If Wavelength is the key to the demise of one body of work, and the initiation of another, an artist’s thinking is too complex to let one work stand as the determination of all that follows. Working in a variety of media, Snow was enough of a modernist to let each medium determine its own effects. Nonetheless, Wavelength, in its devotion to the insubstantialities of time, light and sound, plays an inordinate role in this catalogue and exhibition in that it is the counterpart to everything that is stable and static in museum presentations.

                                
NOTES

1. From the manuscript “About Side Seat Paintings Slides Sound Film” dated 1978 in the Michael Snow Fonds in the E. P. Taylor Research Library of Art Gallery of Ontario.  All references to Snow’s notes and sketches in the text pertain to this archive. The catalogue referred to is Michael Snow/A Survey (Toronto: Art Gallery of Ontario and The Isaacs Gallery, 1970). The exhibition took place Feb. 14 – March 15, 1970. Also see the print Manual, 1970, which uses the1970 catalogue as a physical object to transform photographically into another work.
2. A Casing Shelved, an autobiographical “talking picture,” also from 1970, has a retrospective structure.

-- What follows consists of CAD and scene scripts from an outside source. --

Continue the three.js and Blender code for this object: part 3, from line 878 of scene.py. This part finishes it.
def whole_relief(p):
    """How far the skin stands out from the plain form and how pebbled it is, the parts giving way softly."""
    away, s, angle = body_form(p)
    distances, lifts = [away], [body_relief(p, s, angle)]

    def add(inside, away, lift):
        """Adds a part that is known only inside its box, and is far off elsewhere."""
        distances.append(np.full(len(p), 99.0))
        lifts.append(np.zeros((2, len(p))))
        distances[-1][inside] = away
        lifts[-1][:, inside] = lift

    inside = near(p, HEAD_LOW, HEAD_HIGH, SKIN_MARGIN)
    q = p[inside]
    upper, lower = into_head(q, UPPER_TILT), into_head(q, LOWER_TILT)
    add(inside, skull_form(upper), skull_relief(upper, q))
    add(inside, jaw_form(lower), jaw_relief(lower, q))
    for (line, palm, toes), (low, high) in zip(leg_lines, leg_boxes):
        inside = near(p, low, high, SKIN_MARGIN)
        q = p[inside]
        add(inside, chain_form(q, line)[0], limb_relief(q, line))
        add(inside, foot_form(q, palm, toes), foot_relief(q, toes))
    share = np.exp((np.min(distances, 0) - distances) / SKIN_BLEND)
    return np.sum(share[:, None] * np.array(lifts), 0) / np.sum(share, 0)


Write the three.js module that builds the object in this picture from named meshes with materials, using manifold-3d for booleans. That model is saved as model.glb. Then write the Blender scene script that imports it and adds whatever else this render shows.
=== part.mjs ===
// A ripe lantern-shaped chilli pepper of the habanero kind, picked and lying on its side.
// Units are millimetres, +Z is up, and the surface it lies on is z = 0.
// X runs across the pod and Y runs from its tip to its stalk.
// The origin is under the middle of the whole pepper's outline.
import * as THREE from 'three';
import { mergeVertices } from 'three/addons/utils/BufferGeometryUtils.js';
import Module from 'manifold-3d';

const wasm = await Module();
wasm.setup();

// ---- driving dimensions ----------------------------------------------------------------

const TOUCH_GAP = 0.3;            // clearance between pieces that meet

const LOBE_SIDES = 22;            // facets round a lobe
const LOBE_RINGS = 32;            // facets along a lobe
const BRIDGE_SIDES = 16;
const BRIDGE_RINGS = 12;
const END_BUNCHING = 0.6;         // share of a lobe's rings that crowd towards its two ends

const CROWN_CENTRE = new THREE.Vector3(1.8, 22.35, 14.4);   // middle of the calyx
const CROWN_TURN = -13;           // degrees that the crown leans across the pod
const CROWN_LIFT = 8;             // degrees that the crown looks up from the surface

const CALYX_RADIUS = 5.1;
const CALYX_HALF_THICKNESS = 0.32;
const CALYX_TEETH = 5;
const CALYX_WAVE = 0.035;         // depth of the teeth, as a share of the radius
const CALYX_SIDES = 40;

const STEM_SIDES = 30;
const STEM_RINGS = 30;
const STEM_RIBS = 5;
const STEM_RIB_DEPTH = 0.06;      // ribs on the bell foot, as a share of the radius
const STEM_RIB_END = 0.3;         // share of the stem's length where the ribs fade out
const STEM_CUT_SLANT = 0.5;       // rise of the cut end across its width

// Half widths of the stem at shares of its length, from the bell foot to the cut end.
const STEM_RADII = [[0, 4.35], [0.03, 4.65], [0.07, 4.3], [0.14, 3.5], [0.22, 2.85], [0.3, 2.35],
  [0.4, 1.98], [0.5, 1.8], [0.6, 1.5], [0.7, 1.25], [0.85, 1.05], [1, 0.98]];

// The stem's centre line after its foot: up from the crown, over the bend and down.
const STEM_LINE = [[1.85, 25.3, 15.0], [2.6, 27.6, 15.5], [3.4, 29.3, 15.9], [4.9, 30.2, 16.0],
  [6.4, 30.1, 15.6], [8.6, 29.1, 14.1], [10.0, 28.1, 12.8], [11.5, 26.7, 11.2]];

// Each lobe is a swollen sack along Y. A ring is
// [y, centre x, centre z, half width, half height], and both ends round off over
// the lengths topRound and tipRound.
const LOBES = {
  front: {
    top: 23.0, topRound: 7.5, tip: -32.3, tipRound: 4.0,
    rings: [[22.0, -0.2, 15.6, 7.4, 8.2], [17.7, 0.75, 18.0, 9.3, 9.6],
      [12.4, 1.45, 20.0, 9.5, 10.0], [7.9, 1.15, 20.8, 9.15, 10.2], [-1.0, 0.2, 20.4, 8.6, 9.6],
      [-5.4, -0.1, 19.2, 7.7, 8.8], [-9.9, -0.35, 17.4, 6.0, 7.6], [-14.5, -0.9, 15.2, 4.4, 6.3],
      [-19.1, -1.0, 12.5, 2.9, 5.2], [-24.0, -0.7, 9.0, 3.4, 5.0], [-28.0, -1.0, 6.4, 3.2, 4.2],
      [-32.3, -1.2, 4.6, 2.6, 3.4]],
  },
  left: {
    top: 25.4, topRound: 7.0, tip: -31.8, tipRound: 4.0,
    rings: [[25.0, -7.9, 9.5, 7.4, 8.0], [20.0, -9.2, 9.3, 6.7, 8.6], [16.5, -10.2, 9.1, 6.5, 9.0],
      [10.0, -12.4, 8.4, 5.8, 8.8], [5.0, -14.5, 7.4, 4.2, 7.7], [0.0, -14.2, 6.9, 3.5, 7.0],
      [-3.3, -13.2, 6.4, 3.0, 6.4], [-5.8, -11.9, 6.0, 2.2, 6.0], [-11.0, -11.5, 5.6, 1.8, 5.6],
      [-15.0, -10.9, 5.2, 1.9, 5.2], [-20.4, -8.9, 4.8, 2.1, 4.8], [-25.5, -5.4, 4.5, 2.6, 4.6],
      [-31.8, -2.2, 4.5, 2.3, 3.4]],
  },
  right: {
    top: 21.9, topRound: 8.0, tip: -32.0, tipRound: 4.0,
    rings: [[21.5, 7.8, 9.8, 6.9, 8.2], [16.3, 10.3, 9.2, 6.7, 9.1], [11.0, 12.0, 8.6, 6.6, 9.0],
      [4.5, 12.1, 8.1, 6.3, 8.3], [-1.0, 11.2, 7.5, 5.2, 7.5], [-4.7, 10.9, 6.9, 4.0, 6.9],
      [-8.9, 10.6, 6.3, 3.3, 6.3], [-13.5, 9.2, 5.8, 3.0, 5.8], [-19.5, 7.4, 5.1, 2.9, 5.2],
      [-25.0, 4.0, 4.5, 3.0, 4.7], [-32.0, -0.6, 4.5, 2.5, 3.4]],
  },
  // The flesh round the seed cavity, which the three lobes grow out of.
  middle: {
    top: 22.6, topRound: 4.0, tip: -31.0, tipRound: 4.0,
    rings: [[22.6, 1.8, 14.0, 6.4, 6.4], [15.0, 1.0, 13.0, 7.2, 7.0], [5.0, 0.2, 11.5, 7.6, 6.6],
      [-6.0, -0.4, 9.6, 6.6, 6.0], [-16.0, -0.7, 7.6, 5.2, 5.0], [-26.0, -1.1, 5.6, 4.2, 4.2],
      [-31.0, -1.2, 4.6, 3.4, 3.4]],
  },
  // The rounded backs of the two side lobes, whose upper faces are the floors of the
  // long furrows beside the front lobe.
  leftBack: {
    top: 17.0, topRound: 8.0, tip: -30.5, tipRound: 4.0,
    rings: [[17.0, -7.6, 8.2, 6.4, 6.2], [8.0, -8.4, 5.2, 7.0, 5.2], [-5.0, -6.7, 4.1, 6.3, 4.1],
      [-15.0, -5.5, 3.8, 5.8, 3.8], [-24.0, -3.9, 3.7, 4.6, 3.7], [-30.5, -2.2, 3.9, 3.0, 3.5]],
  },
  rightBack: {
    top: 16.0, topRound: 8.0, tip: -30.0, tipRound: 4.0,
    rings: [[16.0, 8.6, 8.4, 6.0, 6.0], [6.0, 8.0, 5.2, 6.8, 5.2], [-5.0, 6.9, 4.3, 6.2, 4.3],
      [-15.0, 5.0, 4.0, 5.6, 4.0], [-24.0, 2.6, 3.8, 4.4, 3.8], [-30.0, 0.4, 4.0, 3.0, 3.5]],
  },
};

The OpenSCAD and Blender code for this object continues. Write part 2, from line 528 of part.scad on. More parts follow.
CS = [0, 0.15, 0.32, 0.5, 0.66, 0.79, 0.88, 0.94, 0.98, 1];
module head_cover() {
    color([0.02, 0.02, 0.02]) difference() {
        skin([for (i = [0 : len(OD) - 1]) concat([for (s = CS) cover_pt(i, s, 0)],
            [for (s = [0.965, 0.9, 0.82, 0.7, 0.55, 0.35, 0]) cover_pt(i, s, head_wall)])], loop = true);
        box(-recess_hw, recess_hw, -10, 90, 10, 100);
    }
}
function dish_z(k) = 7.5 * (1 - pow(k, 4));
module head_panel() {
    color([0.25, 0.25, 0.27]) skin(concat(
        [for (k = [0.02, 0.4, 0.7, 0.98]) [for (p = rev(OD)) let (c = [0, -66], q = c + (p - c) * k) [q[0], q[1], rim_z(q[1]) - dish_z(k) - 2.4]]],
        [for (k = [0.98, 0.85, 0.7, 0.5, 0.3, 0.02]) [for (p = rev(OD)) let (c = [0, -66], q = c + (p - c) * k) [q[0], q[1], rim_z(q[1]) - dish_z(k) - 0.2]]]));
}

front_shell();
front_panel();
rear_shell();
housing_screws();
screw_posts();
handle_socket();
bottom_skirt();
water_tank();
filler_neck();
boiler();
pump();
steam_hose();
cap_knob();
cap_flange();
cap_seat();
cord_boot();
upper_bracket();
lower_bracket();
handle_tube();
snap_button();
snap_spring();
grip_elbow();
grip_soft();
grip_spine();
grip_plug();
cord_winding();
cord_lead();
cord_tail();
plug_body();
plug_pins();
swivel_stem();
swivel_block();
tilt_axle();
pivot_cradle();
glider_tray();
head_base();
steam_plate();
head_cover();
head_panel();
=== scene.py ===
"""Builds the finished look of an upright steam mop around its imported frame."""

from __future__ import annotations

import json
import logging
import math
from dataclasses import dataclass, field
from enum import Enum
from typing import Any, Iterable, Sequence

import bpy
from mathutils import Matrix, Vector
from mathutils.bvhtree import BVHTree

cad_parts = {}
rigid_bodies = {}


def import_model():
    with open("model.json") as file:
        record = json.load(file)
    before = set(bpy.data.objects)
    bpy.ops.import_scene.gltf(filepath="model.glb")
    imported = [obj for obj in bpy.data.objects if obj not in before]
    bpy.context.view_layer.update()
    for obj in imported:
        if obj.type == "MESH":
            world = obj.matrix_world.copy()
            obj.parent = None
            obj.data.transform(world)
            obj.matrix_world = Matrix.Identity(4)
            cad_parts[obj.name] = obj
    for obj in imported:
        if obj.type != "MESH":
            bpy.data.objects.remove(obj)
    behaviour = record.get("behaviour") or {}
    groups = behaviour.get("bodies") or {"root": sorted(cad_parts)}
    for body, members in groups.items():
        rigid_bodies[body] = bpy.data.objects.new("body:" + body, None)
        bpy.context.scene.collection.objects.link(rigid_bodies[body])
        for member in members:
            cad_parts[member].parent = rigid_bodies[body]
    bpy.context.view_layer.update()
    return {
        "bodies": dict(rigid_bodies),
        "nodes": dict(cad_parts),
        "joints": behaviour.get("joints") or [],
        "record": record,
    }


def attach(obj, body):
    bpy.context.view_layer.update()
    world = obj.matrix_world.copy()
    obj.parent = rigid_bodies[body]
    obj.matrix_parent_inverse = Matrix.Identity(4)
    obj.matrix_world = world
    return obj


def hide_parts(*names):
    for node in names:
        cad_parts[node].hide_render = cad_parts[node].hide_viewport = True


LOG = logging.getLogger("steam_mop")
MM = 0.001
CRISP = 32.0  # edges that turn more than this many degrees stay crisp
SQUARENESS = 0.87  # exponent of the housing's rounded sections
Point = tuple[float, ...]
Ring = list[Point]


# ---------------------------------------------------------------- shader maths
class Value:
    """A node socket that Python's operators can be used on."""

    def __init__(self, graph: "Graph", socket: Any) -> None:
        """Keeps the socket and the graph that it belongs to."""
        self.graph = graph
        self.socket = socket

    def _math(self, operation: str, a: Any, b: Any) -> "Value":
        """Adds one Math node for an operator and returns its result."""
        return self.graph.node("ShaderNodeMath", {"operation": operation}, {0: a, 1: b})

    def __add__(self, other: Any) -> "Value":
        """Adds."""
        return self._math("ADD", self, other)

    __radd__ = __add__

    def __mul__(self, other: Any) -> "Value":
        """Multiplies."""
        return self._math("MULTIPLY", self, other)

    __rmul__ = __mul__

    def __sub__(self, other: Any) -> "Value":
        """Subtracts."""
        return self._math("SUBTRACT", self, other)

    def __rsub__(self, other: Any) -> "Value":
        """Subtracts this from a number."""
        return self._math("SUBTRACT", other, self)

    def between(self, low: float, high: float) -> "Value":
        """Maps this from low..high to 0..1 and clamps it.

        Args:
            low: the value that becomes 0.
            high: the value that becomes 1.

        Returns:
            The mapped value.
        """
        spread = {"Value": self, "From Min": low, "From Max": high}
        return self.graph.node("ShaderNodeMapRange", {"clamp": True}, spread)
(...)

3. Snow, “About Side Seat...”
4. On the notion of a retrospective look for curatorial practice, see Philip Monk, “In Retrospect: Presenting Events,” Parachute 46 (March-May 1987): 11–13, and the Preface to Philip Monk, Ian Carr-Harris: 1971–1977 (Toronto: Art Gallery of Ontario, 1988), 6–7.  Around Wavelength continues the curatorial conjecture set out in that earlier exhibition.
5. While the present exhibitions survey the same period, needless to say, they are separate and operate under different curatorial criteria.  Together, though, Exploring Plane and Contour, Around Wavelength and The Power Plant’s Embodied Vision provide a “retrospective” survey of Snow’s work, without following the retrospective format.